== Data ==
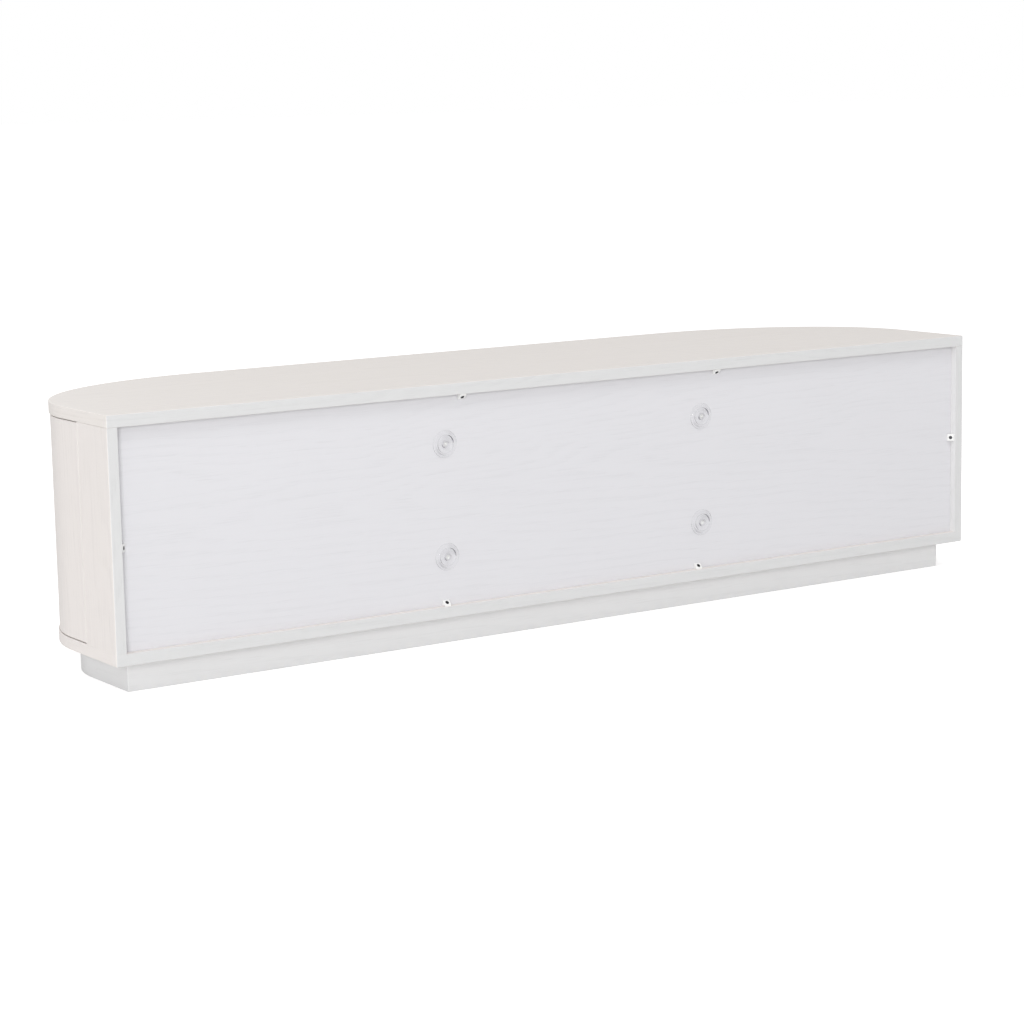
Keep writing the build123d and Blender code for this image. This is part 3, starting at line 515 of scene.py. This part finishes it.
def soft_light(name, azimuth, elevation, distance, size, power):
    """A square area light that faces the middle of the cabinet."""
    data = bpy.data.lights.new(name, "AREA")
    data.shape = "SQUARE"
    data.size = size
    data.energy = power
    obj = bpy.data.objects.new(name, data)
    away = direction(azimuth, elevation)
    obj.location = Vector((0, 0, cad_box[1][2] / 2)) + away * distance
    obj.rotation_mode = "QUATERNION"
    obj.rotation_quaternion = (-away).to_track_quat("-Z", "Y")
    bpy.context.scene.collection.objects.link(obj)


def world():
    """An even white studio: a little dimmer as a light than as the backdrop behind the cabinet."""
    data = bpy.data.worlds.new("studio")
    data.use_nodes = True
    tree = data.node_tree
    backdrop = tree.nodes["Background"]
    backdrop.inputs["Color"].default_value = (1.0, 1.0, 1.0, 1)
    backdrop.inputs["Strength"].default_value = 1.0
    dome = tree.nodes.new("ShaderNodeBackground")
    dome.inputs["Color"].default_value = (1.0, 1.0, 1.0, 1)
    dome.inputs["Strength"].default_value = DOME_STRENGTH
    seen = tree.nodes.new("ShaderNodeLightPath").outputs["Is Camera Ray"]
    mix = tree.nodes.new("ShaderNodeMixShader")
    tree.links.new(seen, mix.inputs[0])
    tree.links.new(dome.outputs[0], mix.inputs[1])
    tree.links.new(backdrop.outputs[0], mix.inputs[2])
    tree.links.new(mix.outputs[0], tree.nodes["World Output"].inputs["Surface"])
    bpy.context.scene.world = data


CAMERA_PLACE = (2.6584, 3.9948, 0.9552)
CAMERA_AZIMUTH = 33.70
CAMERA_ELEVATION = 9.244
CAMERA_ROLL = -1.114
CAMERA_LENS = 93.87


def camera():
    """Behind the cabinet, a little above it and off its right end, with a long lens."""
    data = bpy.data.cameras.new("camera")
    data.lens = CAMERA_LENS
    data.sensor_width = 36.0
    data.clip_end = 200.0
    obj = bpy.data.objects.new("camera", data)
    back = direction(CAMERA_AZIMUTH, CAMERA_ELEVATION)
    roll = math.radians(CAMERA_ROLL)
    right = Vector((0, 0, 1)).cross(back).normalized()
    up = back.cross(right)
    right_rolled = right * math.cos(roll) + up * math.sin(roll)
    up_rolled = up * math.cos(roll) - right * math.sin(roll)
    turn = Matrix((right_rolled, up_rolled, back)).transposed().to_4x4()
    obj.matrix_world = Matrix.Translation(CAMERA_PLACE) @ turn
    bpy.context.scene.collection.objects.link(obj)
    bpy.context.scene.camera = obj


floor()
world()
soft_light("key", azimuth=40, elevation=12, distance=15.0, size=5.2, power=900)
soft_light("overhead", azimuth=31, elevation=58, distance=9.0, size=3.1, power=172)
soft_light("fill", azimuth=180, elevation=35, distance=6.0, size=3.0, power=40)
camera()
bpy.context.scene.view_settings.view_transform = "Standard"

== Set problem ==
Set down the material above again, word for word.

== Result for this task ==
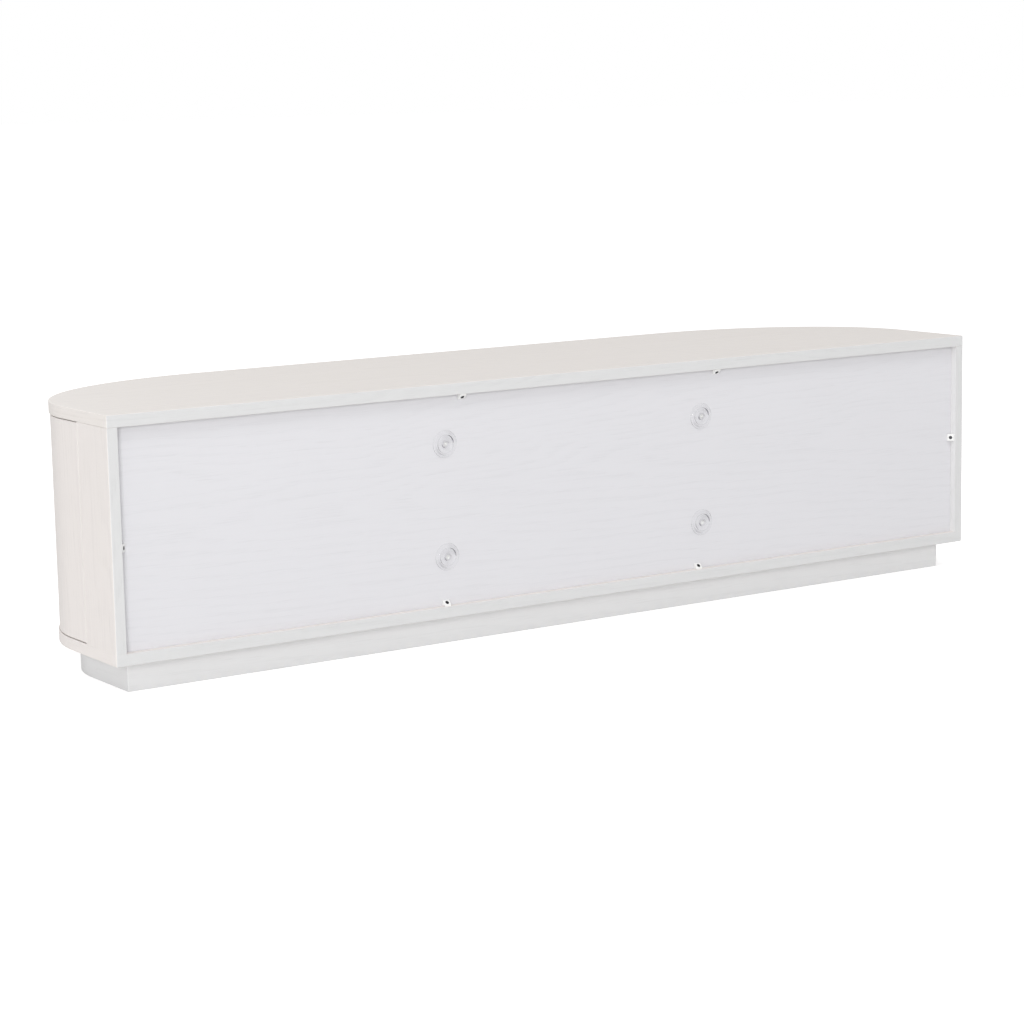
Keep writing the build123d and Blender code for this image. This is part 3, starting at line 515 of scene.py. This part finishes it.
def soft_light(name, azimuth, elevation, distance, size, power):
    """A square area light that faces the middle of the cabinet."""
    data = bpy.data.lights.new(name, "AREA")
    data.shape = "SQUARE"
    data.size = size
    data.energy = power
    obj = bpy.data.objects.new(name, data)
    away = direction(azimuth, elevation)
    obj.location = Vector((0, 0, cad_box[1][2] / 2)) + away * distance
    obj.rotation_mode = "QUATERNION"
    obj.rotation_quaternion = (-away).to_track_quat("-Z", "Y")
    bpy.context.scene.collection.objects.link(obj)


def world():
    """An even white studio: a little dimmer as a light than as the backdrop behind the cabinet."""
    data = bpy.data.worlds.new("studio")
    data.use_nodes = True
    tree = data.node_tree
    backdrop = tree.nodes["Background"]
    backdrop.inputs["Color"].default_value = (1.0, 1.0, 1.0, 1)
    backdrop.inputs["Strength"].default_value = 1.0
    dome = tree.nodes.new("ShaderNodeBackground")
    dome.inputs["Color"].default_value = (1.0, 1.0, 1.0, 1)
    dome.inputs["Strength"].default_value = DOME_STRENGTH
    seen = tree.nodes.new("ShaderNodeLightPath").outputs["Is Camera Ray"]
    mix = tree.nodes.new("ShaderNodeMixShader")
    tree.links.new(seen, mix.inputs[0])
    tree.links.new(dome.outputs[0], mix.inputs[1])
    tree.links.new(backdrop.outputs[0], mix.inputs[2])
    tree.links.new(mix.outputs[0], tree.nodes["World Output"].inputs["Surface"])
    bpy.context.scene.world = data


CAMERA_PLACE = (2.6584, 3.9948, 0.9552)
CAMERA_AZIMUTH = 33.70
CAMERA_ELEVATION = 9.244
CAMERA_ROLL = -1.114
CAMERA_LENS = 93.87


def camera():
    """Behind the cabinet, a little above it and off its right end, with a long lens."""
    data = bpy.data.cameras.new("camera")
    data.lens = CAMERA_LENS
    data.sensor_width = 36.0
    data.clip_end = 200.0
    obj = bpy.data.objects.new("camera", data)
    back = direction(CAMERA_AZIMUTH, CAMERA_ELEVATION)
    roll = math.radians(CAMERA_ROLL)
    right = Vector((0, 0, 1)).cross(back).normalized()
    up = back.cross(right)
    right_rolled = right * math.cos(roll) + up * math.sin(roll)
    up_rolled = up * math.cos(roll) - right * math.sin(roll)
    turn = Matrix((right_rolled, up_rolled, back)).transposed().to_4x4()
    obj.matrix_world = Matrix.Translation(CAMERA_PLACE) @ turn
    bpy.context.scene.collection.objects.link(obj)
    bpy.context.scene.camera = obj


floor()
world()
soft_light("key", azimuth=40, elevation=12, distance=15.0, size=5.2, power=900)
soft_light("overhead", azimuth=31, elevation=58, distance=9.0, size=3.1, power=172)
soft_light("fill", azimuth=180, elevation=35, distance=6.0, size=3.0, power=40)
camera()
bpy.context.scene.view_settings.view_transform = "Standard"